Stable Normalized Fields

Stable normalized run fields:

  • run_id

  • pipeline_name

  • job_name

  • config_path

  • config_sha256

  • status

  • started_at

  • finished_at

  • duration_ms

  • records_in

  • records_out

  • error_type

  • error_message

  • error_traceback

  • result_summary

  • host

  • pid

  • etlplus_version

Stable normalized job fields:

  • run_id

  • job_name

  • pipeline_name

  • sequence_index

  • started_at

  • finished_at

  • duration_ms

  • records_in

  • records_out

  • status

  • result_status

  • error_type

  • error_message

  • skipped_due_to

  • result_summary

These normalized run/job shapes are the supported read contract across both SQLite and JSONL backends. Raw backend append records remain debug-oriented and backend-specific.

Event-to-history mapping for etlplus run

Event stream field

Persisted history field(s)

Notes

run_id

runs.run_id, job_runs.run_id

Stable join key across STDERR events, STDOUT payloads, and persisted history.

run.started.timestamp

runs.started_at

Same command invocation start time in ISO-8601 UTC form.

run.completed.duration_ms, run.failed.duration_ms

runs.duration_ms

Semantically the same elapsed run duration.
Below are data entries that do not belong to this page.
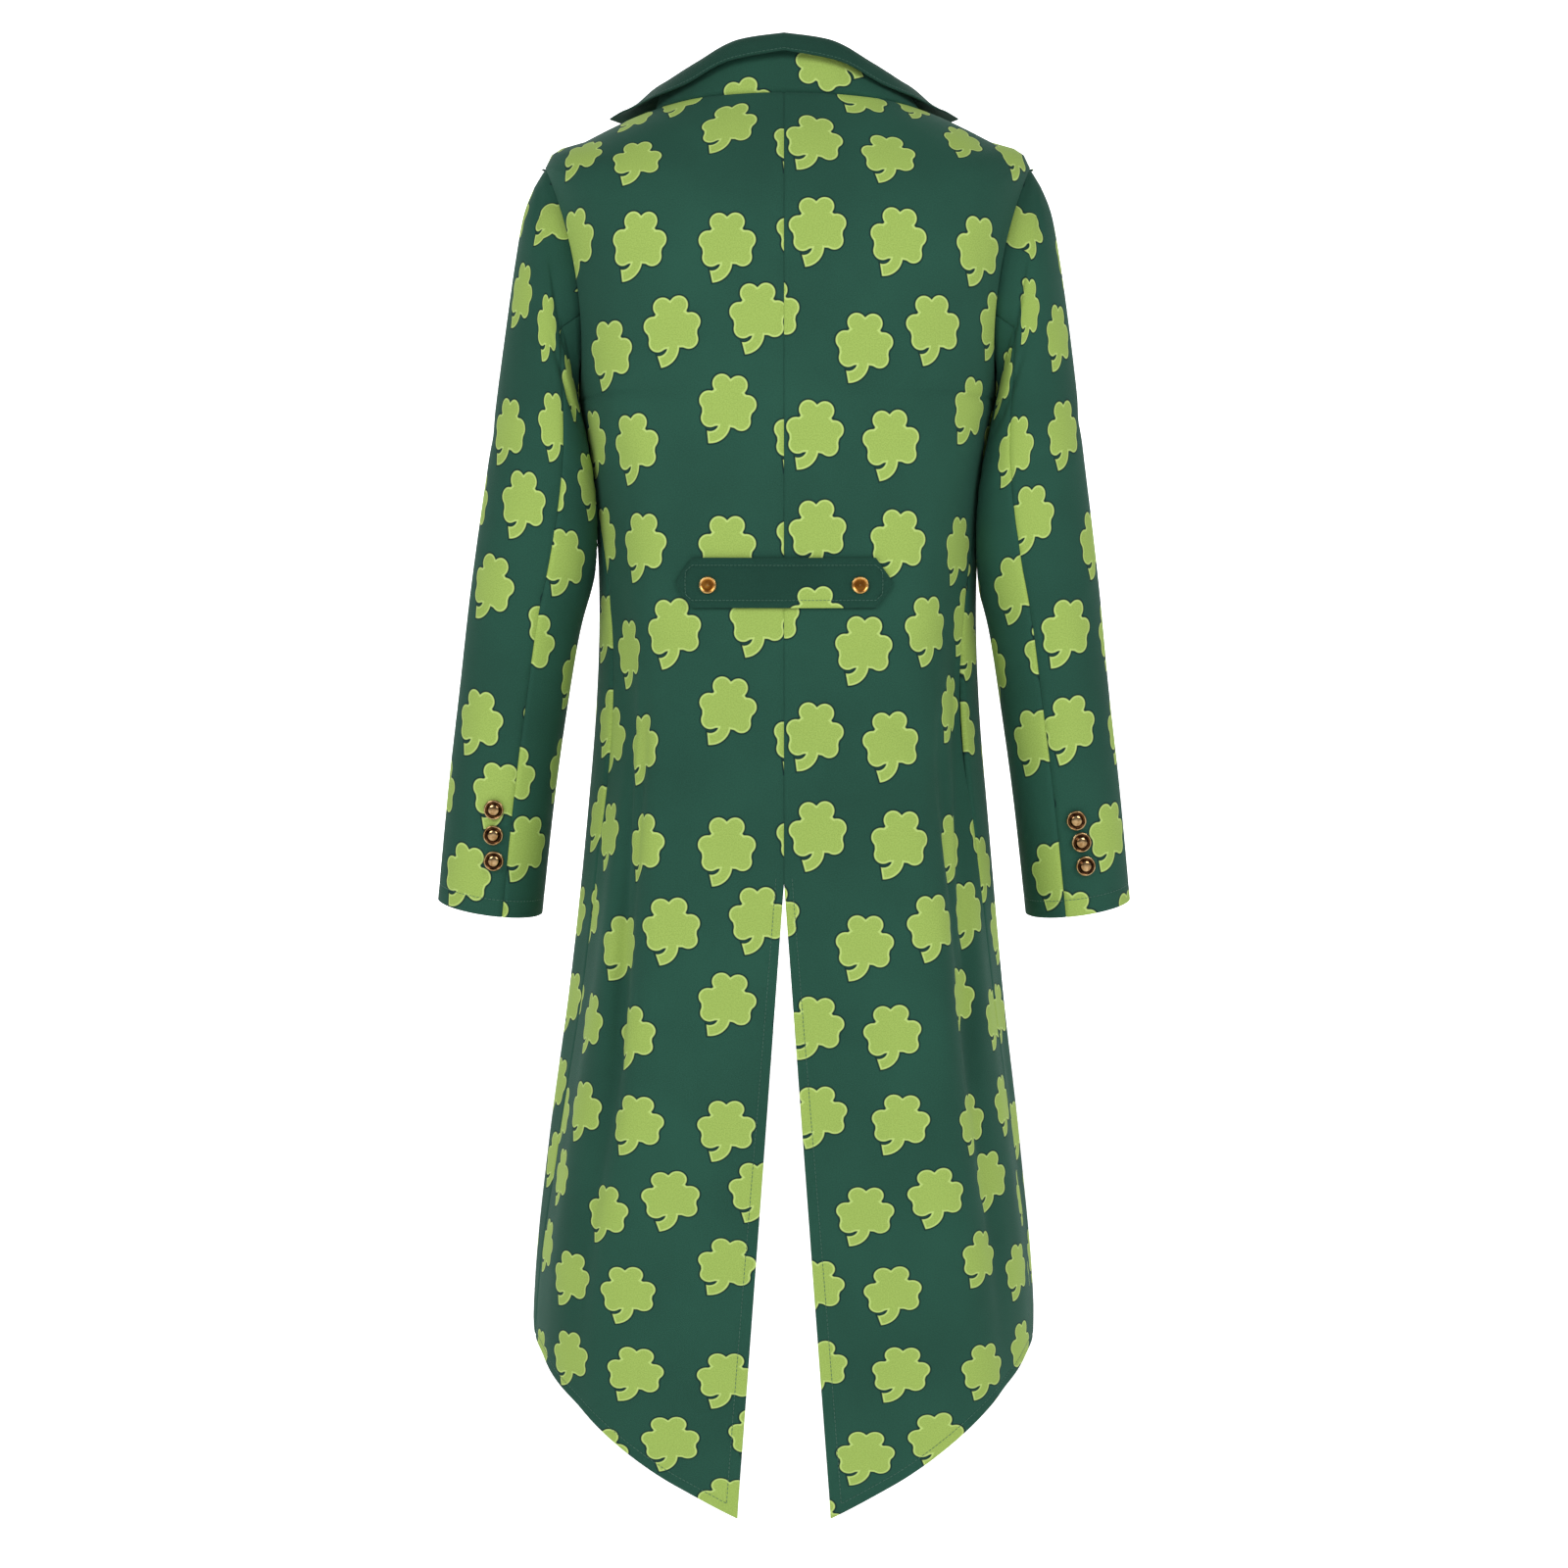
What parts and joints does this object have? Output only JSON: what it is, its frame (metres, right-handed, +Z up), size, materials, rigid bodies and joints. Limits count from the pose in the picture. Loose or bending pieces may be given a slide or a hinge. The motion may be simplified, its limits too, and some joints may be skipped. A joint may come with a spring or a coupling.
{
  "type": "costume tailcoat",
  "caption": "Long green tailcoat with an all-over light green shamrock print, pointed roll collar, two-piece sleeves, buttoned half belt and split tails, hollow as if worn.",
  "frame": {"origin": "the middle of the neck opening, level with the neck seam at the nape, on the coat's centre plane", "axes": "+Z up, +X to the wearer's left, +Y out of the wearer's back, so that the front of the coat faces -Y"},
  "size_m": [0.597, 0.293, 1.2262],
  "materials": {
    "printed_cloth": "matt dark green cloth with a light green shamrock print",
    "plain_cloth": "matt, with a slight sheen",
    "belt_button": "polished, reddish",
    "domed_button": "antiqued, bright at the rim"
  },
  "bodies": {
    "root": {"back_left": "printed_cloth", "back_right": "printed_cloth", "front_left": "printed_cloth", "front_right": "printed_cloth", "sleeve_upper_left": "printed_cloth", "sleeve_upper_right": "printed_cloth", "sleeve_under_left": "printed_cloth", "sleeve_under_right": "printed_cloth", "collar_stand": "printed_cloth", "back_belt": "printed_cloth", "collar_leaf": "plain_cloth", "lapel_left": "plain_cloth", "lapel_right": "plain_cloth", "belt_button_left": "belt_button", "belt_button_right": "belt_button", "cuff_button_left_1": "domed_button", "cuff_button_left_2": "domed_button", "cuff_button_left_3": "domed_button", "cuff_button_right_1": "domed_button", "cuff_button_right_2": "domed_button", "cuff_button_right_3": "domed_button", "front_button_1": "domed_button", "front_button_2": "domed_button", "front_button_3": "domed_button"}
  },
  "joints": []
}
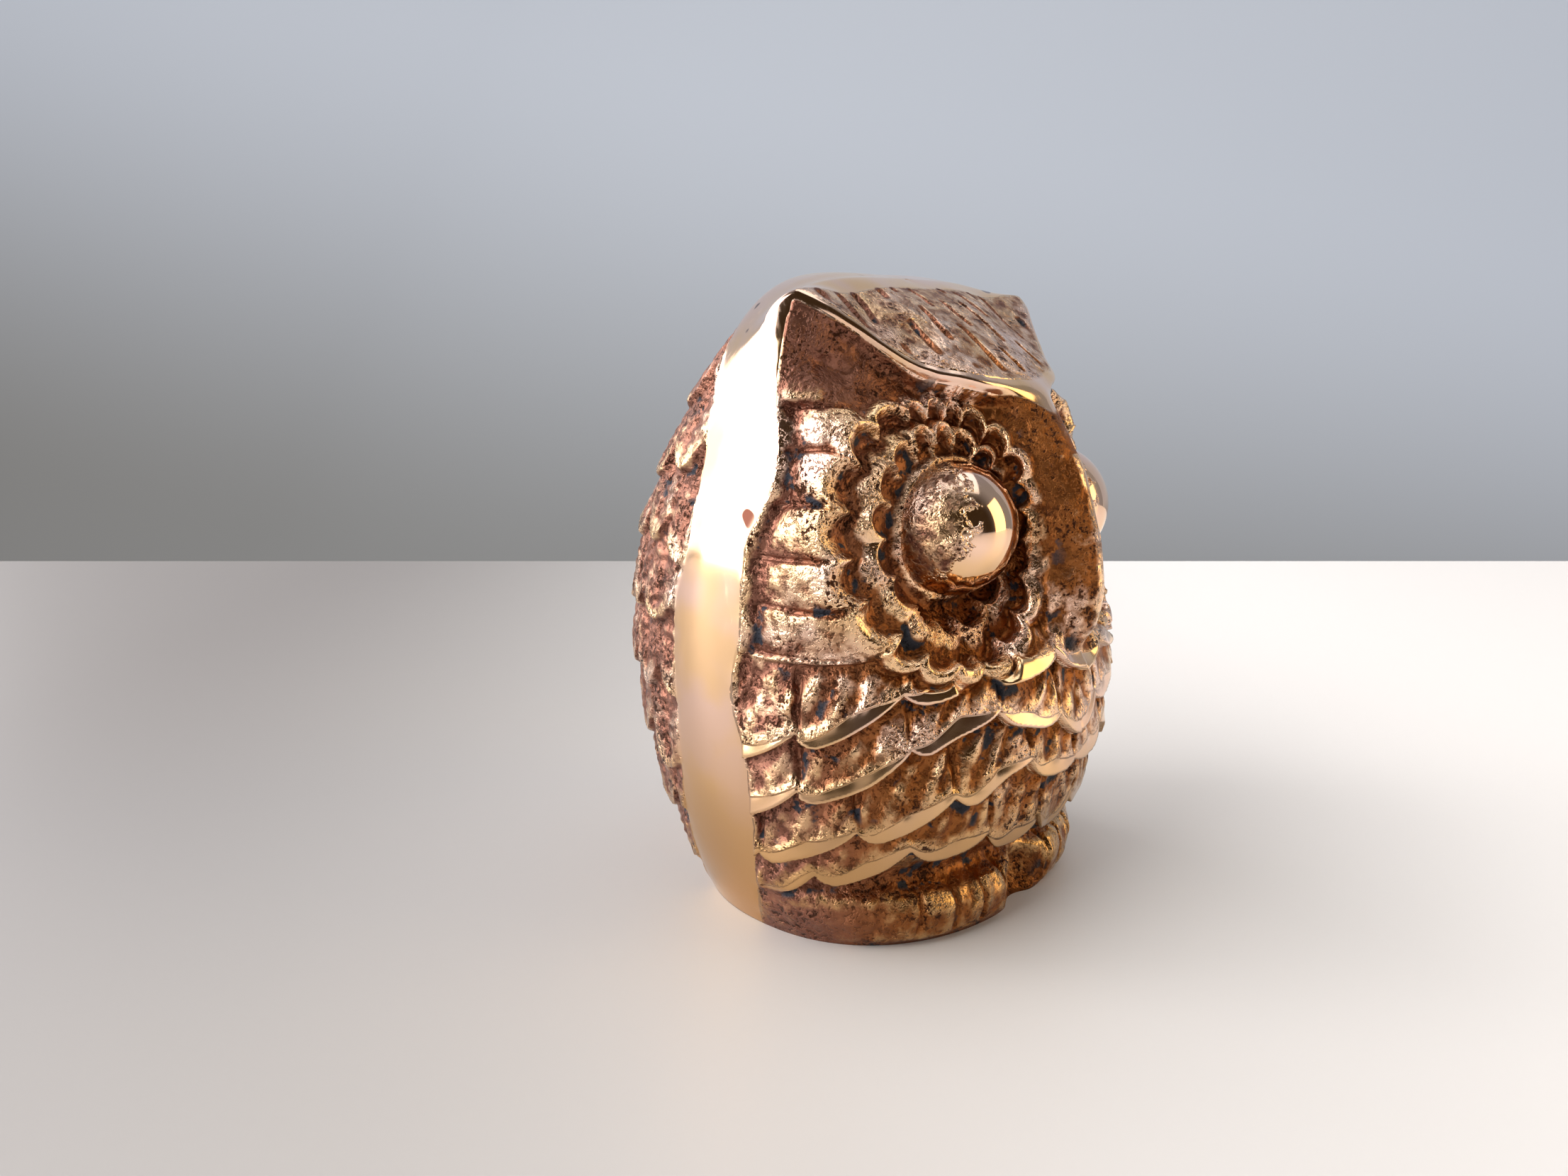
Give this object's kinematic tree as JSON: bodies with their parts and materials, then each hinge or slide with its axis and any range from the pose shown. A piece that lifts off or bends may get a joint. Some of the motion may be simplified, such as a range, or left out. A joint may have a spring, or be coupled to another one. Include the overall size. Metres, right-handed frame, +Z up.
{
  "type": "owl figurine",
  "caption": "Free-standing cast brass owl with domed eyes, a smooth side band, feathered chest and back, and a felt base.",
  "frame": {"origin": "on the resting surface, under the middle of the owl's bounding box", "axes": "+Z up, the owl faces -Y and its left side is +X"},
  "size_m": [0.049, 0.047, 0.0585],
  "materials": {
    "face_brass": "sand-cast brass, high spots polished to a mirror, pitted grain and dark patina in the recesses",
    "back_brass": "sand-cast brass, softly polished feathers with dark patina between them",
    "eye_brass": "polished brass dome with fine pits on one side",
    "plate_brass": "plain rolled brass, dull",
    "felt": "dark green felt"
  },
  "bodies": {
    "root": {"front_casting": "face_brass", "back_casting": "back_brass", "right_eye": "eye_brass", "left_eye": "eye_brass", "base_plate": "plate_brass", "felt_pad": "felt"}
  },
  "joints": []
}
run.completed.status, run.failed.status

runs.status

Event statuses are ok/error; persisted statuses are succeeded/failed.

run.failed.error_type, run.failed.error_message

runs.error_type, runs.error_message

Stable failure metadata when present.

Event-only fields today:

  • event

  • command

  • lifecycle

  • timestamp

History-only fields today:

  • config_sha256

  • records_in

  • records_out

  • error_traceback

  • host

  • pid

  • full run/job result_summary

  • job_runs.sequence_index

  • job_runs.skipped_due_to

DAG job detail is intentionally persisted in job_runs; ETLPlus does not currently promise a one-event-per-job stream contract.